Turkey's position towards Syrian Kurdish forces is another potential spoiler. Prime minister Ahmet Davutoglu said on Thursday that Ankara would not be bound by the ceasefire if its national security is threatened.

"It must be known that the ceasefire is valid in Syria," Mr Davutoglu said. "When it is a question of Turkey's security, then the ceasefire is not binding for us."

It comes as the main Kurdish militia in Syria, the People's Protection Units (YPG) said that Kurdish forces would respect the ceasefire but would fight back if attacked.

"We, the People's Protection Units [YPG], give great importance to the process of cessation of hostilities announced by the United States and Russia and we will respect it, while retaining the right to retaliate ... if we are attacked," YPG spokesman Redur Xelil said on his Facebook page.

Turkey has shelled Kurdish forces in northern Syria, saying the army was responding to incoming fire.

Ankara regards YPG as an offshoot of the outlawed Kurdistan Workers' Party (PKK), which has waged a decades-long insurgency against the Turkish state.

Ahead of the ceasefire deadline, the United Nations managed to boost aid in Syria and expressed optimism on Thursday of more deliveries.

Jan Egeland, a special advisor to Mr De Mistura, said that more than 180 trucks filled with aid had reached six areas under siege from different sides in the past two weeks.

They have brought assistance to just under a quarter of the 480,000 people estimated to be living in 17 besieged places across Syria.

Mr Egeland said permission had been requested to bring aid to besieged parts of Aleppo, Homs and Eastern Ghouta - all hotspots in the country's conflict.

On Wednesday, the UN World Food Programme (WFP) carried out its first humanitarian airdrop in Syria to try to help civilians stuck in the city of Deir Ezzor, but Mr Egeland acknowledged the attempt had run into problems.

The WFP said that of 21 food pallets dropped, 10 remained unaccounted for, four were destroyed and the remaining seven landed in areas where they could not be accessed.

Meanwhile, fighting continued elsewhere in Syria.

Syrian government troops backed by Russian airstrikes recaptured a town in Aleppo province from ISIL militants on Thursday.
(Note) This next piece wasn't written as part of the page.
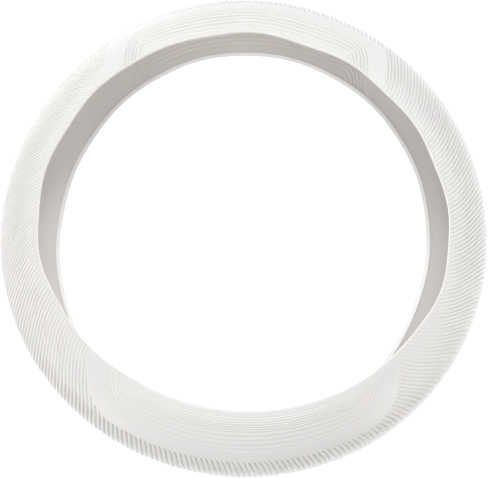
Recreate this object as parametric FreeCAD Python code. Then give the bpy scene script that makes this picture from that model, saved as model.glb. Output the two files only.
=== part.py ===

In the rebel-held suburb of Daraya, opposition activists said the army escalated its attacks, dropping dozens of barrel bombs from helicopters on the devastated town located a few kilometres southwest of the Syrian capital, and sending plumes of smoke rising into the sky.

In Damascus, Al Nusra fired mortars onto residential areas of the capital on Thursday, killing at least one person, state television reported.

The mortars that hit the Mezzeh neighbourhood and Ommayad Square in Damascus come after two days of intensive aerial bombing of rebel-held suburbs, rebels and monitors Syrian Observatory for Human Rights said.

Top US defence officials say Syrian rebel forces are now preparing to go after ISIL's de facto headquarters of Raqqa after retaking the key eastern town of Shaddadeh.

The chairman of the Joint Chiefs of Staff, Gen Joseph Dunford, said that the rebels funded by the US are "going down to now isolate" Raqqa and have successfully cut the insurgent group's communication between Iraq and Syria. US defence secretary Ash Carter said the largely Kurdish Syrian Democratic forces circled Shaddadeh and want to sever the northern artery between Raqqa and Mosul in Iraq.